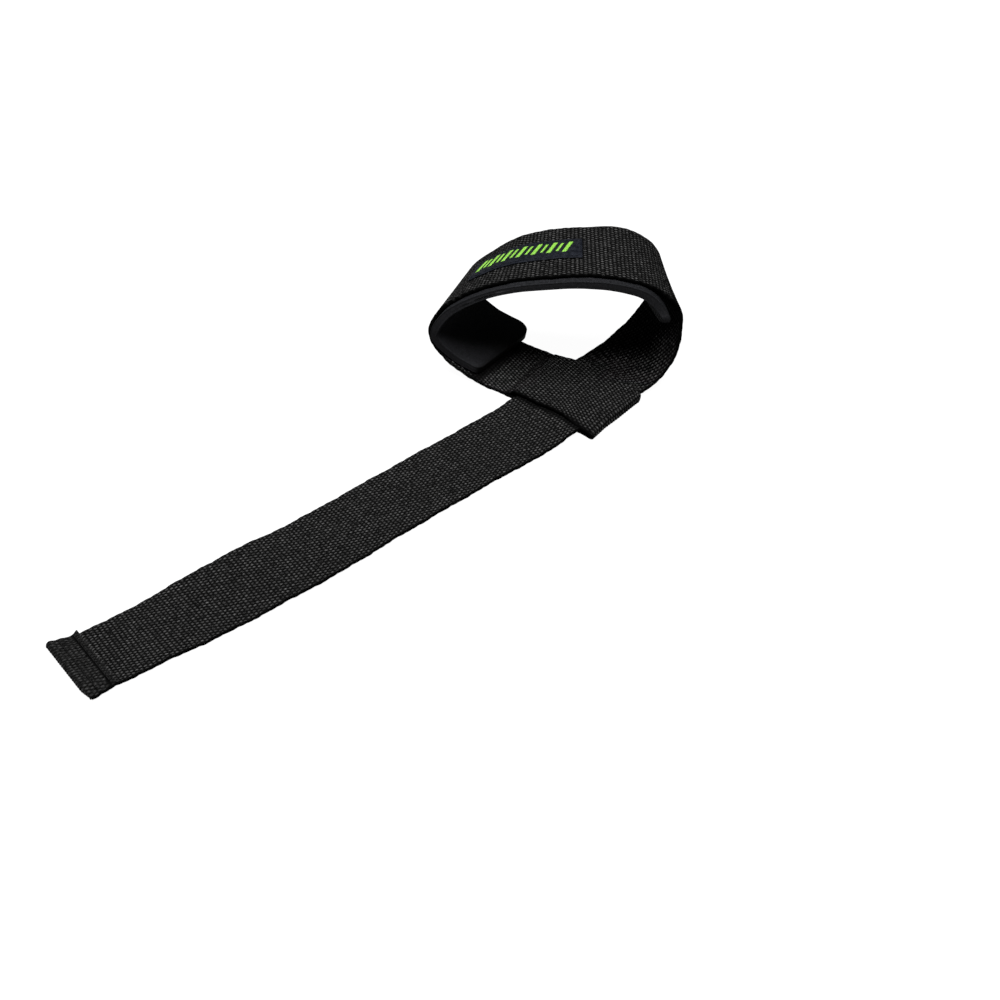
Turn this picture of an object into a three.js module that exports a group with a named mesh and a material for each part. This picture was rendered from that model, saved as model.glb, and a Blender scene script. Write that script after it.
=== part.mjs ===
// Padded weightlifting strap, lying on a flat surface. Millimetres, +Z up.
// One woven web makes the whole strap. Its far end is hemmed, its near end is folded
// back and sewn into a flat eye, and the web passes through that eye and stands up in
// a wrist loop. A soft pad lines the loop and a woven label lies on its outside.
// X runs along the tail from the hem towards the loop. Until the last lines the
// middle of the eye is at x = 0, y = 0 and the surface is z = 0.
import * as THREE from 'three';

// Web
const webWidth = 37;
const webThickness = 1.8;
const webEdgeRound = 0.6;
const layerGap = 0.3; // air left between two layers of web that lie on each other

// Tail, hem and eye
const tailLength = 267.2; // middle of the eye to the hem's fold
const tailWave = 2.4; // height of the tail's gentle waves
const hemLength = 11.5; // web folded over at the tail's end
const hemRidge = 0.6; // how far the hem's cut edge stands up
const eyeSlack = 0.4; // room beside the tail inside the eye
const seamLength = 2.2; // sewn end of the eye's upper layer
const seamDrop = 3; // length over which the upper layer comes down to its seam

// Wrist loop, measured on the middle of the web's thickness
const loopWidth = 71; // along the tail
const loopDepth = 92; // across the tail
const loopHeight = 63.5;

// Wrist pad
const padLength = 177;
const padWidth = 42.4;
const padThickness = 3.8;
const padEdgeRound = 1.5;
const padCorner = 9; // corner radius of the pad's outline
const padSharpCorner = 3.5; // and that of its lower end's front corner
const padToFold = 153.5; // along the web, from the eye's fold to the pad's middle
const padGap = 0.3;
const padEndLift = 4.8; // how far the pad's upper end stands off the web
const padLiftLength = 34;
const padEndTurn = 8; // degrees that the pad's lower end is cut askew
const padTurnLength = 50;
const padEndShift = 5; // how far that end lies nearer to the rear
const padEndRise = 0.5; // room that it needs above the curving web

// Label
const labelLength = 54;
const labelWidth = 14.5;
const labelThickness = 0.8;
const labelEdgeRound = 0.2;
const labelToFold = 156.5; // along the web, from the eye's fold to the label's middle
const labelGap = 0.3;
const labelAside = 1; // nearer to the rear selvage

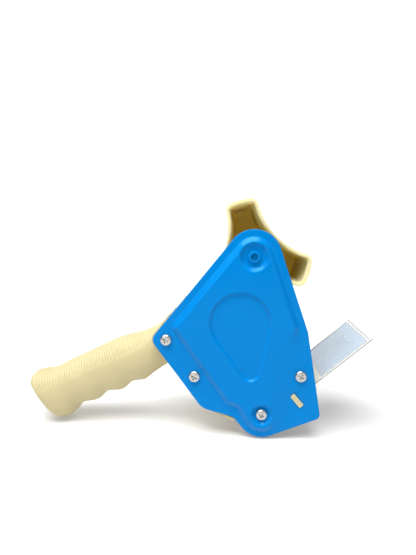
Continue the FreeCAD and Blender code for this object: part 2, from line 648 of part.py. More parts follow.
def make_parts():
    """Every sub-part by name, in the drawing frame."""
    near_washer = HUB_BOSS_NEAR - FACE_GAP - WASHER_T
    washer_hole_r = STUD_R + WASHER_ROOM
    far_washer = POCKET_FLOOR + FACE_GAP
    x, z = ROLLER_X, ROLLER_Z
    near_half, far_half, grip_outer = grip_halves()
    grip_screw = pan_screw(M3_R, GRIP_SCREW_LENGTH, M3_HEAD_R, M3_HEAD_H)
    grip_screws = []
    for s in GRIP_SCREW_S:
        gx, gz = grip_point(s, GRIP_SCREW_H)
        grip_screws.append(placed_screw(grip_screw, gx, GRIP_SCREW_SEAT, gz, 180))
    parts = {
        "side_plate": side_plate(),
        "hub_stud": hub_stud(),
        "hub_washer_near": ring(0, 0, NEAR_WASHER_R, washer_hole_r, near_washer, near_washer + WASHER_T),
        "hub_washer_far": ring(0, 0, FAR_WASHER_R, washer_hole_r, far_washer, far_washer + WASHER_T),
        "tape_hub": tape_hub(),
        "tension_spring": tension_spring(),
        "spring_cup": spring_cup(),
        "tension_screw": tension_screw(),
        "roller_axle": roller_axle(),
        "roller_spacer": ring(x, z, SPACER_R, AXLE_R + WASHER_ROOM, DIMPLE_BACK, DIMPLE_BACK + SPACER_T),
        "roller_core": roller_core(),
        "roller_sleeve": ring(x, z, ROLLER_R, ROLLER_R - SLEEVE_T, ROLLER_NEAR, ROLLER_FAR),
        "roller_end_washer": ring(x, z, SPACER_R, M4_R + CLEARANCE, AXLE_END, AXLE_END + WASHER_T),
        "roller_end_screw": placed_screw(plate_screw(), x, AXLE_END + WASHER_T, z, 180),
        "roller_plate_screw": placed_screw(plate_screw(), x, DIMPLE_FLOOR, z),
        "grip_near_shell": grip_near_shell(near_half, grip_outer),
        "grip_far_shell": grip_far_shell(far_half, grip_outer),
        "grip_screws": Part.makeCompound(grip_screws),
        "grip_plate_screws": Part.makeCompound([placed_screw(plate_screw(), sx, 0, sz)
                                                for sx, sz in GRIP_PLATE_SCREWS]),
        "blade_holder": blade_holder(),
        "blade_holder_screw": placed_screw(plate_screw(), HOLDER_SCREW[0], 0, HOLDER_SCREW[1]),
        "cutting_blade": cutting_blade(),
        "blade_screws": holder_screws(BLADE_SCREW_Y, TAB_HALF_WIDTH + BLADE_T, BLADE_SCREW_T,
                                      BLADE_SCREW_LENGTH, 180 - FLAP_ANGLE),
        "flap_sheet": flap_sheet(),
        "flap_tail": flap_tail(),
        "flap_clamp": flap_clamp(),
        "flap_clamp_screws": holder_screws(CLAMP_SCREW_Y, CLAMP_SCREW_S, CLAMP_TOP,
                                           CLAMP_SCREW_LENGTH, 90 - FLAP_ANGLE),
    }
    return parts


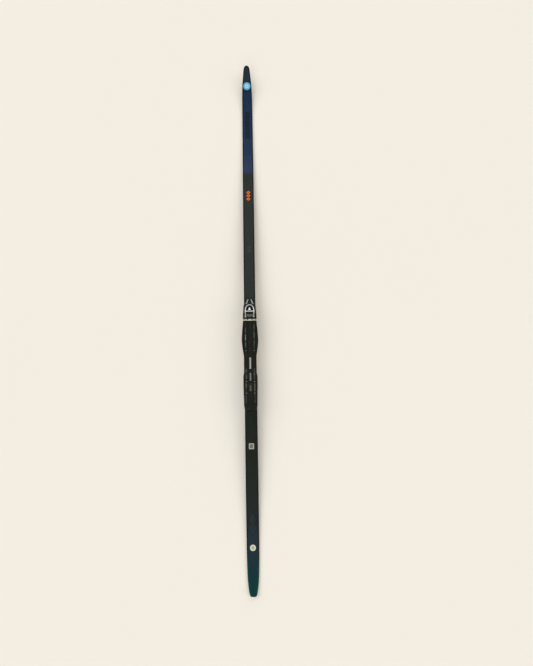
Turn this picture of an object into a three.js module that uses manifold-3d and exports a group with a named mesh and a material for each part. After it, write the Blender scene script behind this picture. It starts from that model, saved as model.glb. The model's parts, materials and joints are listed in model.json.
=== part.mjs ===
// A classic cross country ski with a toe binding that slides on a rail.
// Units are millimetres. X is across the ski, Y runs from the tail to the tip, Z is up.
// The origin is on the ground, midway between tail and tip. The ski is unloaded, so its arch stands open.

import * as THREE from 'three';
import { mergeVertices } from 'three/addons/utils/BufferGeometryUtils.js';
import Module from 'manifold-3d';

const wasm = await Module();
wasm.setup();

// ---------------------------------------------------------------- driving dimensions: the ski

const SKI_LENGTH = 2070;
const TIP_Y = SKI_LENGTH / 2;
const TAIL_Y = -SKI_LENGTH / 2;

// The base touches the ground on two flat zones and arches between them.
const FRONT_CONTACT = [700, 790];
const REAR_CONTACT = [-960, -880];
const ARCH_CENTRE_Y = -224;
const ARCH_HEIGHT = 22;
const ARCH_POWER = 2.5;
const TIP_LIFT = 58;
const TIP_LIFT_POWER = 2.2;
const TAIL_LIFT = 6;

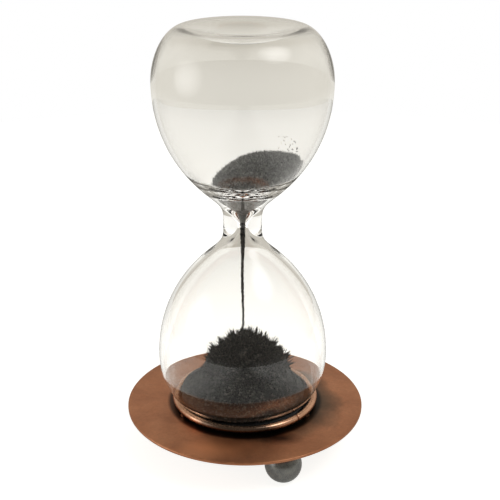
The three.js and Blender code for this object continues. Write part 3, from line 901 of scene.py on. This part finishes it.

□ □ □ □ □

● **Objective**
From the data above, copy each line where the string "model" appears.

● **The output**
Turn this picture of an object into a three.js module that exports a group with a named mesh and a material for each part. This picture was rendered from that model, saved as model.glb, and a Blender scene script. Write that script after it.
Turn this picture of an object into a three.js module that uses manifold-3d and exports a group with a named mesh and a material for each part. After it, write the Blender scene script behind this picture. It starts from that model, saved as model.glb. The model's parts, materials and joints are listed in model.json.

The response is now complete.